Сеть | Периодика | Литература | Кино | Выставки | Музыка | Театр | Образование | Оппозиция | Идеологии | Медиа: Россия | Юстиция и право | Политическая мысль
/ Обзоры / < Вы здесь
Не впадая в уныние
Дата публикации:  27 Декабря 2004

получить по E-mail получить по E-mail
версия для печати версия для печати

Так вышло, что я был членом жюри премии "Букер - Открытая Россия" по итогам 2004 года. На самом деле букеровский год длится от мая и до мая. Это не значит, что литературные новинки, не номинированные на премию или изданные во второй половине 2004 года, прошли полностью мимо меня. Но, понятно, именно букеровский сюжет занимал меня более всего. В основном этот сюжет отразил самые заметные литературные события года.

Одним из главных событий стал выход дебютной книги рассказов Олега Зайончковского "Сергеев и городок". Повествователей такой силы у нас не появлялось давно. И давно не было столь взбудораженной реакции на появление нового имени. Достаточно вспомнить выступление в сети члена жюри Никиты Елисеева, по недоразумению принявшего пародийное описание умонастроений провинциального городка за умонастроение самого автора и обвинившего Зайончковского в провинциальном нацизме. Критики сравнивают Зайончковского с Довлатовым и с Шукшиным. Я сравнивать не берусь, но Зайончковскому удалось создать свой просторный, свежий и упругий художественный мир на давно освоенном литературой и, казалось бы, полностью исчерпанном, едва ли не вытоптанном пространстве захолустного русского городка. Включение Зайончковского в шестерку финалистов, при том, что книгу рассказов назвать романом можно лишь с большой натяжкой, было вполне естественным, особых дебатов не вызвало, даже Никита Елисеев не слишком жестко возражал. Могу добавить, что Зайончковский в ходе обсуждения кандидатуры лауреата премии признавался основным конкурентом Аксенова.

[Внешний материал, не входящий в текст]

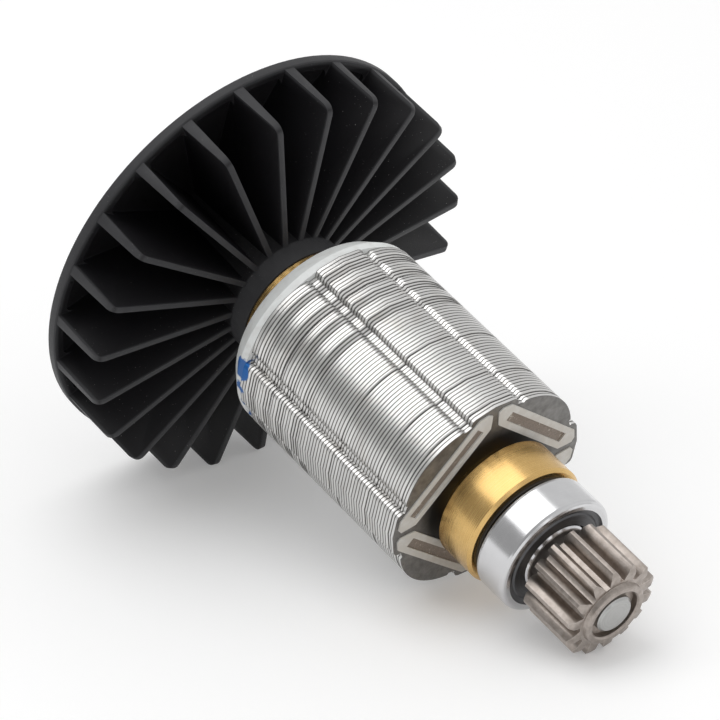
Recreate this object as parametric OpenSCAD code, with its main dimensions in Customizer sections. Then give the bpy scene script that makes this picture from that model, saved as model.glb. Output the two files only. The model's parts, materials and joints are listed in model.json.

И все же именно Аксенову премия была присуждена - причем единогласно и единодушно. О Вольтере Аксенова, Екатерине Аксенова, о восемнадцатом веке Аксенова, об Истории Аксенова, знающей, вопреки известному трюизму, сослагательное наклонение, об его литературной игре уже говорено-переговорено. Я хотел бы напомнить об одной из линий романа. Отслеживая повадки и судьбы двух приятелей, Мишки и Николая, Аксенов умудрился вплести в повествование о веке восемнадцатом мысль о повадках и судьбе своего поколения. Русские шестидесятники века двадцатого отличаются от нас, грешных, именно неотвязной мыслью об особости своего поколения, непрестанной рефлексией по поводу его особой судьбы и особенной миссии. И вот пришло время итогов. Итоги печальные (других, наверное, и не бывает), самоупоение прошло, изменился ракурс, писатели-шестидесятники обретают новое дыхание.

Это относится и к роману Александра Кабакова "Все поправимо". Романа о том, что несвобода - не только несчастье, навязанное извне. Она еще и грех. И за него приходится расплачиваться. Я до сих пор жалею, что не сумел убедить членов жюри включить роман Кабакова в короткий список премии. Споры были долгими, в итоге предпочтение было отдано книге Петрушевской - перевесом в один голос.

Кабаков написал лучшую книгу в своей жизни, может быть, главную книгу. На "круглом столе" в РГГУ он заявил, что не желает этой книге такого же массового успеха, как "Невозвращенцу", и даже предпочел бы, чтобы "Все поправимо" прочли немногие, но необходимые читатели. И я его хорошо понимаю.

Свою лучшую книгу написал и букеровский финалист Анатолий Курчаткин. "Солнце сияло" - довольно редкий нынче роман. Современный литературный герой по преимуществу - это некое вместилище смыслов, это alter ego автора или же развернутая антропоморфная метафора. Герой Курчаткина прежде всего человек, с которым читатель готов себя соотнести, которому готов сочувствовать. И, закрывая роман на последней странице, задаешься только одним вопросом - что с этим парнем будет дальше? К слову сказать, "Солнце сияло" - это первое зрелое повествование о судьбе молодежи, начавшей самостоятельную жизнь в начале девяностых, и о первых итогах этой жизни.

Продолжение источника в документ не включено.